Korupsi Rp5,1 Miliar, Giovanni Bintang Rahardjo Hanya Dihukum 2 Tahun Penjara
BANDUNG | KabarGEMPAR.com – Putusan Pengadilan Tindak Pidana Korupsi pada Pengadilan Negeri Bandung Kelas IA terhadap terdakwa Giovanni Bintang Rahardjo menuai sorotan publik. Meski dinyatakan terbukti secara sah dan meyakinkan melakukan tindak pidana korupsi, Majelis Hakim hanya menjatuhkan pidana penjara selama dua tahun, sebuah vonis yang dinilai belum mencerminkan rasa keadilan dan efek jera.
Sidang pembacaan putusan digelar pada Rabu, 17 Desember 2025, dengan Ketua Majelis Hakim Agus Komarudin, S.H., didampingi Novian Saputra, S.H. dan Jeffry Yetta Sinaga, S.H.. Dalam amar putusan Nomor 77/Pid.Sus/2025/PN Bandung, majelis menyatakan terdakwa terbukti melanggar Pasal 3 juncto Pasal 18 ayat (1) huruf a dan b UU Tipikor.
Ironisnya, meski nilai kerugian negara yang harus dikembalikan mencapai Rp5.145.224.363, hukuman badan yang dijatuhkan relatif singkat. Kondisi ini kembali memunculkan kritik klasik: hukuman bagi pelaku korupsi kerap tidak sebanding dengan dampak kerugian yang ditimbulkan terhadap keuangan negara dan kepercayaan publik.
Selain pidana penjara, terdakwa dijatuhi denda Rp150 juta, dengan ancaman kurungan pengganti selama 3 bulan jika tidak dibayar. Majelis Hakim juga memerintahkan pembayaran uang pengganti dalam waktu satu bulan setelah putusan inkracht. Jika tidak dipenuhi, Jaksa Penuntut Umum berwenang menyita dan melelang harta terdakwa, dengan ancaman pidana tambahan satu tahun penjara bila harta tidak mencukupi.

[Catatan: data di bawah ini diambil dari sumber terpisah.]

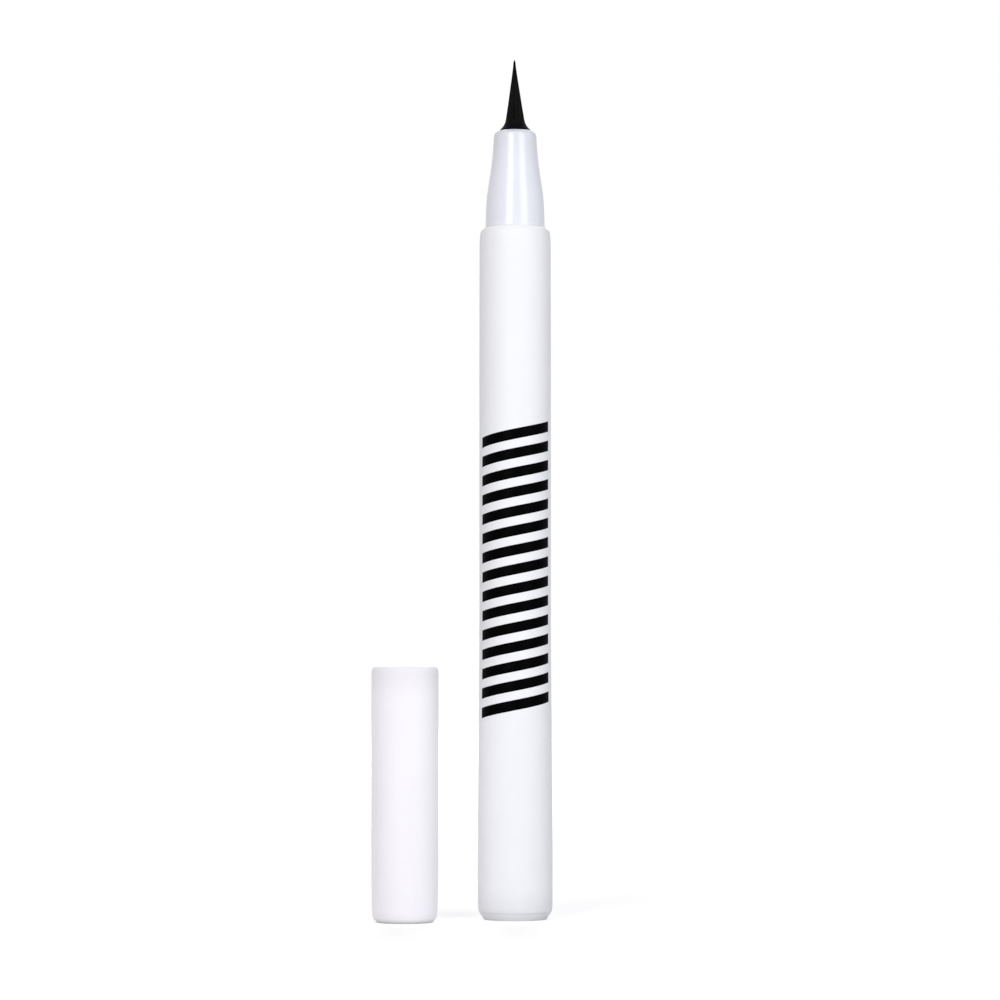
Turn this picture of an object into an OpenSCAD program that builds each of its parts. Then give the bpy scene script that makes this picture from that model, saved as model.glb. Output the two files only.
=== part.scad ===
// Free-ink liquid eyeliner pen, standing on its foot, with its cap off beside it.
// The origin is the centre of the pen's foot, +Z runs up the pen towards the brush,
// and the cap stands to the left of the pen and a little nearer the viewer.

/* [Barrel] */
// Outside diameter of the barrel along the grip
barrel_d = 10.4; // [10:0.1:12]
// How much wider the barrel is near its foot, on the diameter
barrel_swell = 0.4; // [0:0.05:0.8]
// Length of the barrel, from the tail plug's flange to its mouth
barrel_len = 99.3; // [90:0.5:115]
// Wall of the barrel round the ink tank
tank_wall = 1.1; // [1:0.05:1.3]
// Wall of the barrel round the nose cone's skirt
mouth_wall = 0.9; // [0.75:0.05:1]
// Wall of the barrel round the tail plug, where the barrel is not yet swollen
tail_wall = 0.8; // [0.7:0.05:1]
// Depth of the tail plug's seat inside the barrel
tail_seat = 6.6; // [6:0.1:9]
// Chamfer at the mouth of the barrel
mouth_chamfer = 0.58; // [0.3:0.02:0.6]

/* [Tail plug] */
// Height of the plug's visible foot
foot_h = 1; // [0.7:0.1:1.6]
// How much the foot narrows towards the table, on the radius
foot_bevel = 0.65; // [0.2:0.05:1]
// Wire diameter of the rubber seal ring round the plug
seal_d = 1.03; // [0.9:0.01:1.2]

/* [Ink feed] */
// Diameter of the steel mixing ball
ball_d = 4.8; // [3.5:0.1:6]
// Diameter of the fibre feed rod
rod_d = 1.8; // [1.4:0.1:2]
// How far the feed rod dips into the ink below its plug
rod_dip = 4; // [2:0.5:8]
// Thickness of the tank plug's flange
plug_flange_h = 2; // [1.2:0.1:3]
// Length of the tank plug's stem in the tank
plug_stem_h = 6; // [4:0.5:8]
// Length of the collector's comb
comb_len = 13.2; // [9:0.3:13.5]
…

Jaksa Penuntut Umum dari Seksi Tindak Pidana Khusus Kejaksaan Negeri Karawang, yakni Tri Yulianto Satyadi, S.H. dan Irwan Adi Cahyadi, S.H., dinilai telah menjalankan fungsi penuntutan sesuai koridor hukum. Namun demikian, putusan akhir tetap berada di tangan majelis hakim, yang kini tak luput dari kritik masyarakat sipil.
Sejumlah kalangan menilai, ringannya hukuman koruptor berpotensi melemahkan semangat pemberantasan korupsi, terlebih di tengah gencarnya narasi perang melawan korupsi yang kerap digaungkan negara. Publik berharap aparat penegak hukum tidak hanya berpegang pada aspek formal yuridis, tetapi juga mempertimbangkan rasa keadilan sosial dan dampak sistemik kejahatan korupsi.
Putusan ini sekaligus menjadi ujian bagi komitmen negara dalam menempatkan korupsi sebagai kejahatan luar biasa (extraordinary crime). Tanpa keberanian menjatuhkan hukuman yang tegas dan proporsional, vonis semacam ini dikhawatirkan hanya akan menjadi preseden buruk dan memperpanjang daftar panjang perkara korupsi dengan hukuman yang dinilai ringan.